__TASK DATA__:
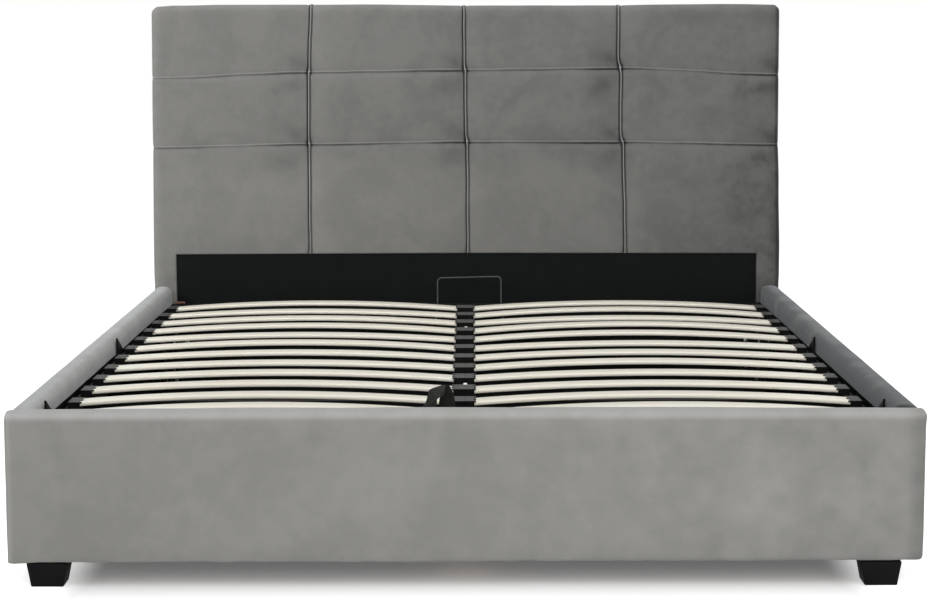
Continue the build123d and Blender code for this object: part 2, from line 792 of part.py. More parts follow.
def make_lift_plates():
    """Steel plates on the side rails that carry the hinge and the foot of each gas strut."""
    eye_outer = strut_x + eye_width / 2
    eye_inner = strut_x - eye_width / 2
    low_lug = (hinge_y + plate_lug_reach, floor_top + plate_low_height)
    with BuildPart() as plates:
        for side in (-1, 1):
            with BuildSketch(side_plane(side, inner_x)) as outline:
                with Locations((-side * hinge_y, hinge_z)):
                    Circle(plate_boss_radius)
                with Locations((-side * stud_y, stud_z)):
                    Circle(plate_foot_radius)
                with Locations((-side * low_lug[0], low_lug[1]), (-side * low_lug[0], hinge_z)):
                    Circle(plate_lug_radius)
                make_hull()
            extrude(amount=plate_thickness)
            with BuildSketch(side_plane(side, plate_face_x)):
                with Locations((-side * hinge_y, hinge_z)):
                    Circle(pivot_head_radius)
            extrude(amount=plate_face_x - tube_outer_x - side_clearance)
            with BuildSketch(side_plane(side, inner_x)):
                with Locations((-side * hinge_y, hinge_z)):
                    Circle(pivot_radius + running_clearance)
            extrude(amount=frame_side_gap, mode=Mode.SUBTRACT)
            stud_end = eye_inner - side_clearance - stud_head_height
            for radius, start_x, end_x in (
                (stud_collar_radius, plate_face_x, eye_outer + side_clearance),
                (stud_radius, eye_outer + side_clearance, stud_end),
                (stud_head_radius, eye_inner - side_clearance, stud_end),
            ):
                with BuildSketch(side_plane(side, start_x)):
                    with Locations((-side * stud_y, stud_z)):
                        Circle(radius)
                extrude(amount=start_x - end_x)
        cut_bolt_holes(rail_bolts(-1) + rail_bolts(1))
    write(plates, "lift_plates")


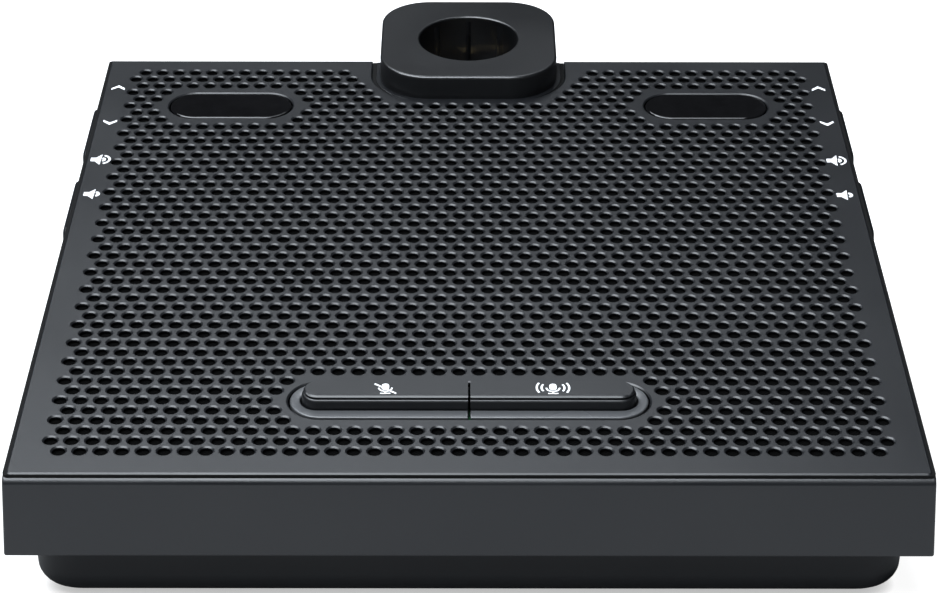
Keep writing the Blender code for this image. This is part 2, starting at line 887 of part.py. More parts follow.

__TASK DESCRIPTION__:
Using the data above, output each line exactly.

__OUTPUT__:
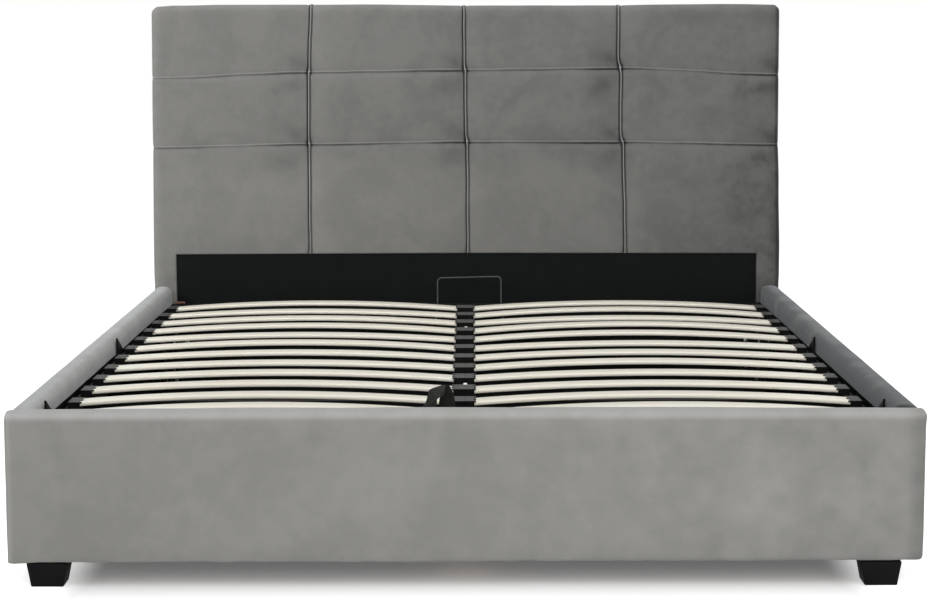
Continue the build123d and Blender code for this object: part 2, from line 792 of part.py. More parts follow.
def make_lift_plates():
    """Steel plates on the side rails that carry the hinge and the foot of each gas strut."""
    eye_outer = strut_x + eye_width / 2
    eye_inner = strut_x - eye_width / 2
    low_lug = (hinge_y + plate_lug_reach, floor_top + plate_low_height)
    with BuildPart() as plates:
        for side in (-1, 1):
            with BuildSketch(side_plane(side, inner_x)) as outline:
                with Locations((-side * hinge_y, hinge_z)):
                    Circle(plate_boss_radius)
                with Locations((-side * stud_y, stud_z)):
                    Circle(plate_foot_radius)
                with Locations((-side * low_lug[0], low_lug[1]), (-side * low_lug[0], hinge_z)):
                    Circle(plate_lug_radius)
                make_hull()
            extrude(amount=plate_thickness)
            with BuildSketch(side_plane(side, plate_face_x)):
                with Locations((-side * hinge_y, hinge_z)):
                    Circle(pivot_head_radius)
            extrude(amount=plate_face_x - tube_outer_x - side_clearance)
            with BuildSketch(side_plane(side, inner_x)):
                with Locations((-side * hinge_y, hinge_z)):
                    Circle(pivot_radius + running_clearance)
            extrude(amount=frame_side_gap, mode=Mode.SUBTRACT)
            stud_end = eye_inner - side_clearance - stud_head_height
            for radius, start_x, end_x in (
                (stud_collar_radius, plate_face_x, eye_outer + side_clearance),
                (stud_radius, eye_outer + side_clearance, stud_end),
                (stud_head_radius, eye_inner - side_clearance, stud_end),
            ):
                with BuildSketch(side_plane(side, start_x)):
                    with Locations((-side * stud_y, stud_z)):
                        Circle(radius)
                extrude(amount=start_x - end_x)
        cut_bolt_holes(rail_bolts(-1) + rail_bolts(1))
    write(plates, "lift_plates")


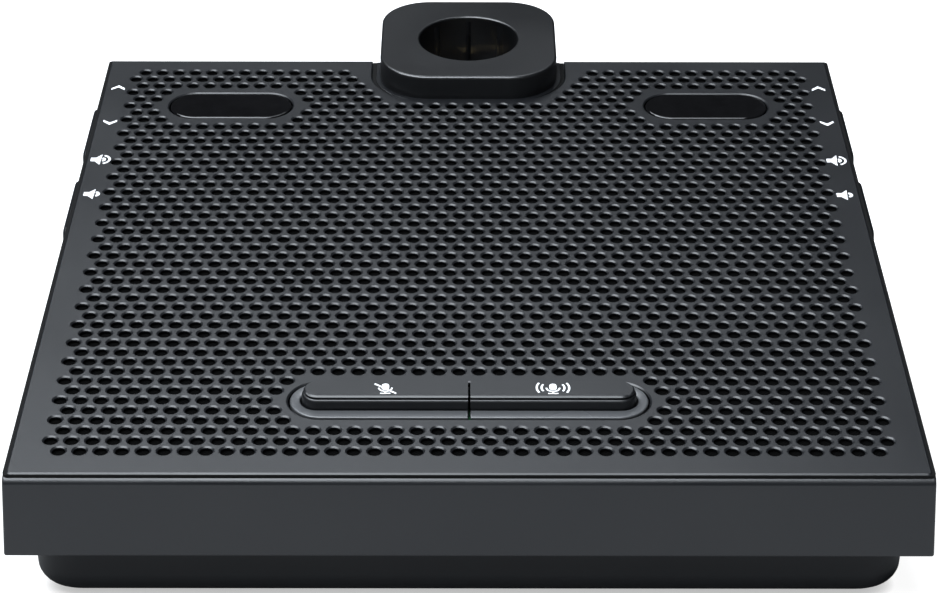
Keep writing the Blender code for this image. This is part 2, starting at line 887 of part.py. More parts follow.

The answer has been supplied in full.